The court is troubled by the prosecution's failure to obtain this information prior to filing their COC. Both parties gleaned the existence of these three civilian witnesses from body-worn camera footage (BWC) supplied by the responding officers; thus, the prosecution should have been aware of their existence and potential for pertinent knowledge since receiving{**86 Misc 3d at 1182} and reviewing the BWC. Although they do not provide a date on which they contacted the complainant to learn the witnesses' names, the prosecution attests that, on January 29, they emailed defense counsel that they would do so in the future. They offer no reason for their inaction prior to January 29.

Still, the court must consider the broader context. The volume of material at issue is small relative to the rest of the discovery. The prosecution has demonstrated a substantial effort to comply with their discovery obligations, including pre-COC efforts to obtain materials and information on August 20, September 3, September 10, October 18, and November 8. Because the three people were inside the residence with defendant and the complainant, it stands to reason that defendant likely already knows who they are.[FN2] Although the lapse between the prosecution's COC and their email stating they would contact the complainant is long, the court notes that defendant waited a particularly long time to confer about missing discovery. In other words, the prosecution acted quickly upon defendant's notification of the missing material, responding five days later. The court finds that the prosecution exercised due diligence and filed their COC in good faith. This leaves the question of speedy trial time.

The prosecution concedes that they accrued 78 days of speedy trial time between August 27 and November 13. The court will evaluate the remaining periods, between August 15 and 27—the Crawford hearing adjournment—and March 14 and 17—the prosecution's late response filing.

The prosecution cites CPL 30.30 (4) (b) for exclusion of the Crawford hearing adjournment. CPL 30.30 (4) (b) provides that "the period of delay resulting from a continuance granted by the court at the request of, or with the consent of, the defendant or his or her counsel" is excluded from speedy trial calculations.

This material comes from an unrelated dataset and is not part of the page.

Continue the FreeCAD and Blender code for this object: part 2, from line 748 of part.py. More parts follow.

There is no controlling authority dictating whether an adjournment for a Crawford hearing falls within this statutory exclusion. Few courts of concurrent jurisdiction have evaluated this question, reaching opposite conclusions (see People v Hooks, 78 Misc 3d 398 [Crim Ct, Kings County 2023] [holding that an adjournment for a Crawford hearing is excludable under CPL {**86 Misc 3d at 1183} 30.30 (4) (b)]; cf. People v Winston, 78 Misc 3d 1201[A], 2023 NY Slip Op 50130[U] [Crim Ct, Bronx County 2023] [in which the court charged the prosecution with speedy trial time for the first Crawford hearing adjournment, but not for subsequent Crawford hearing adjournments resulting from the defense's unavailability]). The court believes the distinction between pre-readiness and post-readiness time is important to this question, because pre-readiness time is presumptively chargeable. Thus, the court believes an explicit speedy trial waiver is essential for the exclusion to apply before a valid SOR (People v Liotta, 79 NY2d at 843 ["(C)onsent to an adjournment must be clearly expressed by the defendant or defense counsel to relieve the People of the responsibility for that portion of the delay"]; see generally [*5]People v Worley, 66 NY2d 523, 528 [1985] [finding that "exclusions rest generally on theories of estoppel or waiver"]).

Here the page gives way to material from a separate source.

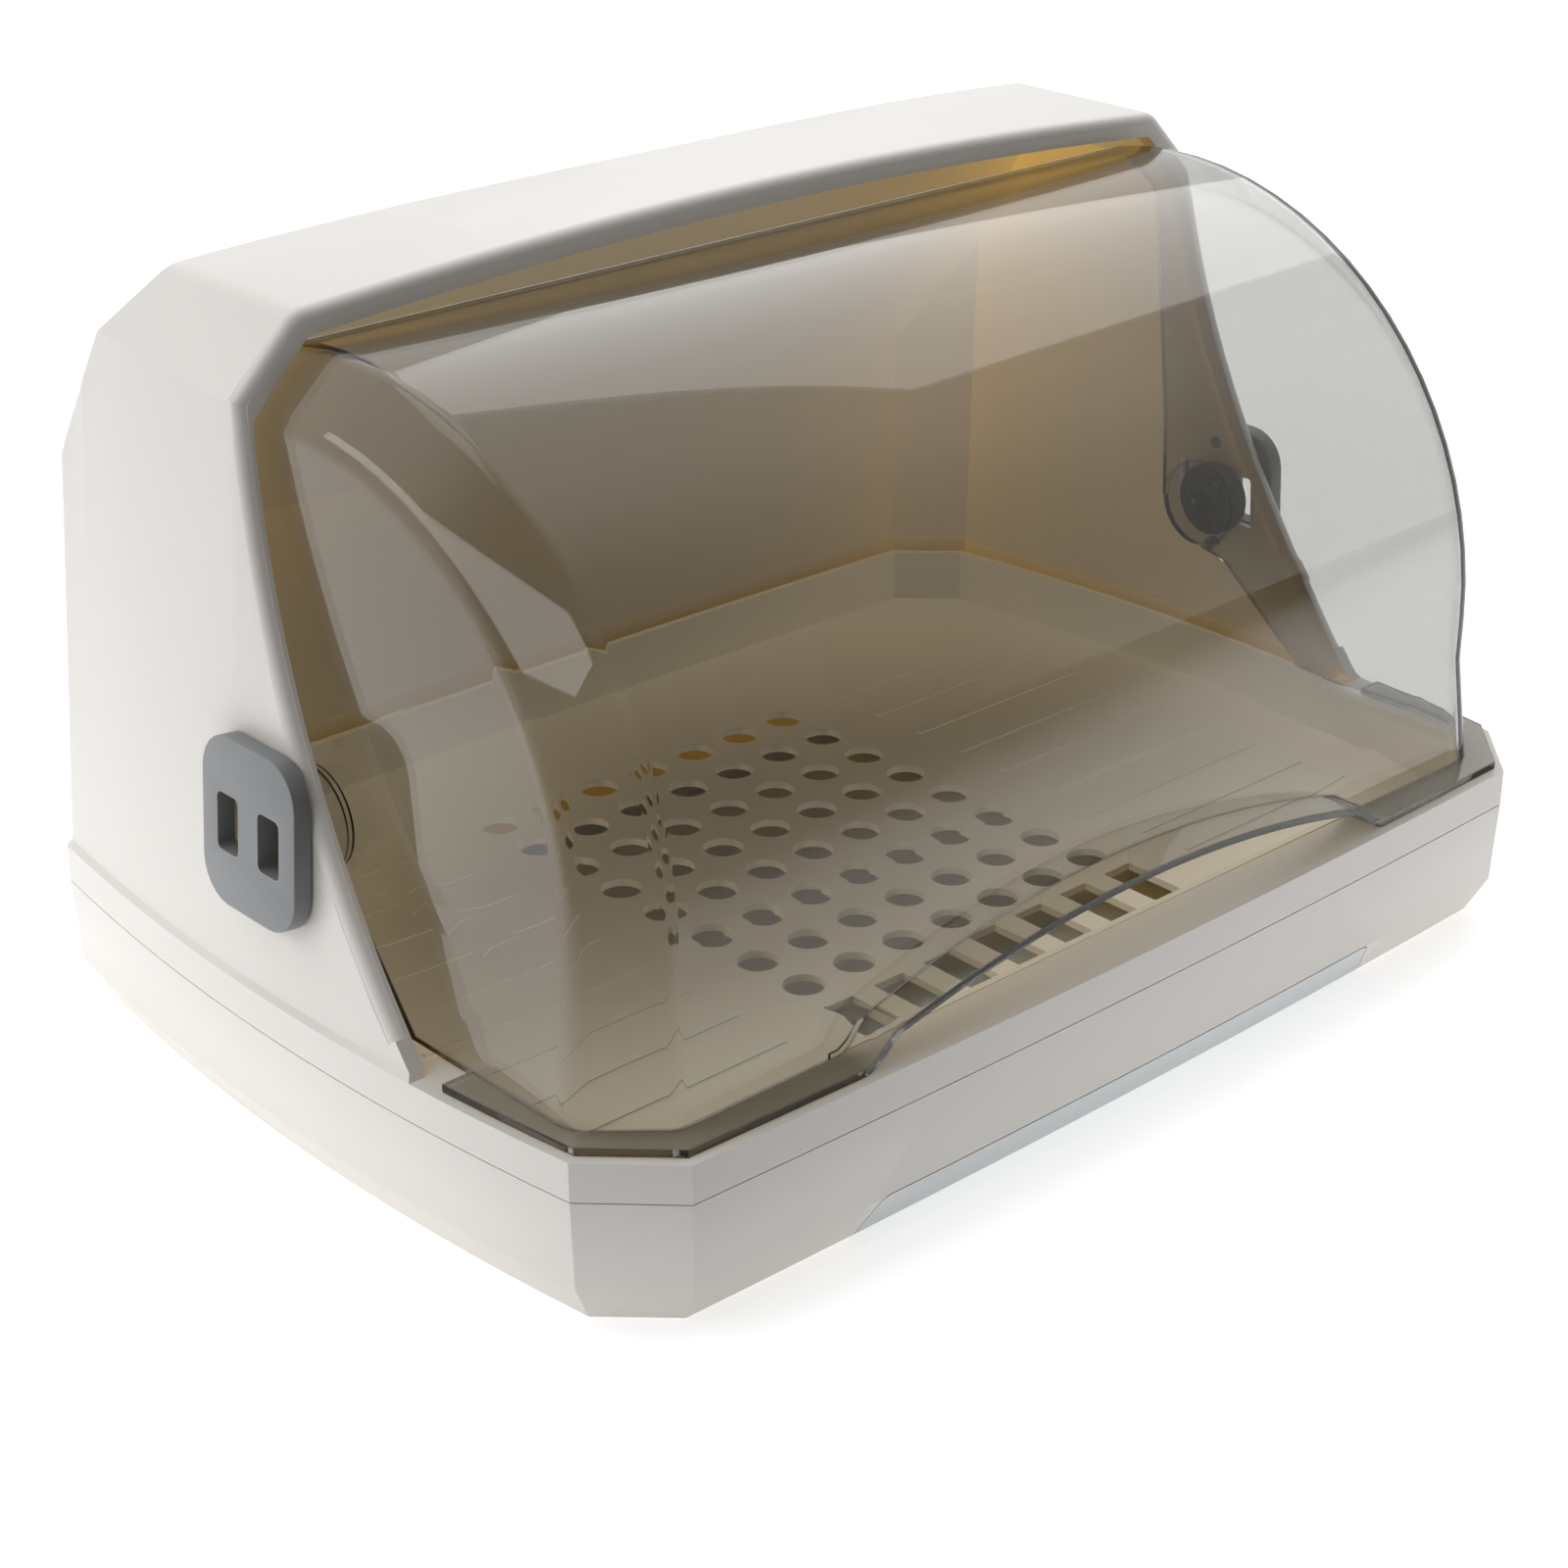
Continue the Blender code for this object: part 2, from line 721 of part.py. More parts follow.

In this case, defendant indeed requested the Crawford hearing upon the court's issuance of a temporary full order of protection. However, defendant did not indicate any intent to waive speedy trial time. Rather, at the conclusion of defendant's arraignment, the court asked the parties what date they would prefer to return for the next appearance, to which defendant suggested August 27 and asked for a Crawford hearing on that day. The court sees no basis upon which to conclude this adjournment constitutes a "delay" as contemplated by CPL 30.30 (4) (b) (People v Suppe, 224 AD2d 970, 971 [4th Dept 1996] ["The statute does not exclude generic periods of delay requested or consented to by defendant or his counsel, but is limited to those periods of delay resulting from a continuance or adjournment of court proceedings granted by the court at the request of defendant or with his consent"]; see also People v Worley, 66 NY2d 523, 527 [1985] ["Those delays have been caused by the defendant for his own benefit, and with the court's permission, under circumstances in which both the defendant and the court have determined that the adjournment is desirable"]). Thus, the period between August 15 and 27 is chargeable to the prosecution.

Finally, the prosecution offers no explanation for their late filing, three days beyond the deadline. When the prosecution does not meet court-imposed deadlines, they incur speedy trial time (see People v Delosanto, 307 AD2d 298 [2d Dept 2003]). As such, the prosecution is charged three days of speedy trial time from March 14, the missed deadline, until March 17, when they belatedly filed their opposition.{**86 Misc 3d at 1184}

Conclusion

In total, the prosecution has incurred 93 days of speedy trial time, including 90 days between August 15 and November 13 and three days between March 14 and 17. Because the prosecution has exceeded 90 days of speedy trial time, defendant's motion to dismiss is granted (CPL 30.30 [1] [b]).



Footnotes


Footnote 1:Defendant's COC challenge was due on February 14 and the prosecution's response was due on March 7. The court later amended the schedule to permit the prosecution to file their response on March 14.

Footnote 2:The court infers from defendant's application for a Crawford hearing that he has some property interest in the residence, if not a legal tenancy.